2. State and district test results are a vital part of our continuous improvement efforts at the school and district level. They are the only reliable and valid method we have of measuring our progress toward our achievement-related strategic directions. They are a vital part of our ongoing data-based decision-making efforts.
3. If we have masses of parents opting out of the assessment system, that would greatly reduce the usefulness of the results. We would no longer be able to assess the effectiveness of the work we do.”
Finally, some educators agreed that tests are imperfect, they don’t measure everything that’s important and there have been and are problems with statewide testing programs.
Greg Winter, Braham superintendent wrote: “I think it is easy to understand why there is a movement to ’opt out‘ of the state testing. The series of ever-changing standardized testing done in our schools has been and continues to create much confusion on the part of students and parents in regard to the meaning of the outcome of these tests. We will continue to move forward this year with the implementation of the standardized testing as required by the state. However, we will also begin to look at other types of assessments. Some schools are requiring (and paying for) all students to take the ACT. Although this creates an additional expense upon the schools, it does offer valid results that can be clearly interpreted by its stakeholders.”

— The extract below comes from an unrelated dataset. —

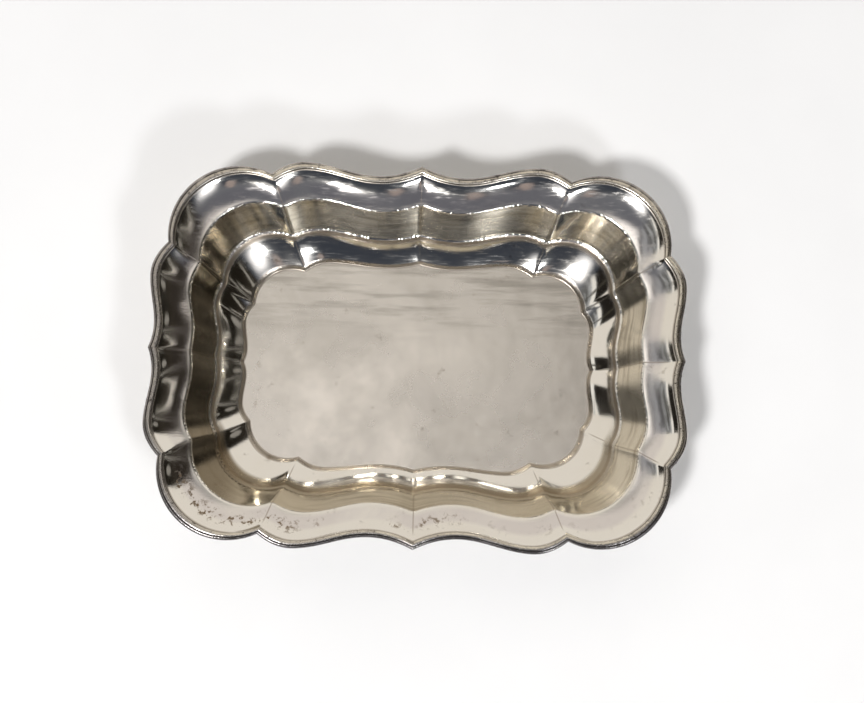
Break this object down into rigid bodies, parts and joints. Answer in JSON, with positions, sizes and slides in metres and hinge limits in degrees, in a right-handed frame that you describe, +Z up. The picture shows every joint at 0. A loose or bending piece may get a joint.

As a parent and educator, I found that in-classroom, teacher-designed tests helped show how much progress students were making. Standardized tests showed how well students were doing compared to others around the state and country. Moreover, students planning to enter most colleges will find “test-taking skills” help them show what they know.
However, traditional standardized tests don’t assess many important areas of knowledge and skill. And both in Minnesota and other parts of the country, there have been many problems with tests. The best path for parents is to learn what tests do and don’t measure and monitor how their youngsters respond to testing. If you have concerns, meet with your student’s teacher or principal to determine what makes the most sense.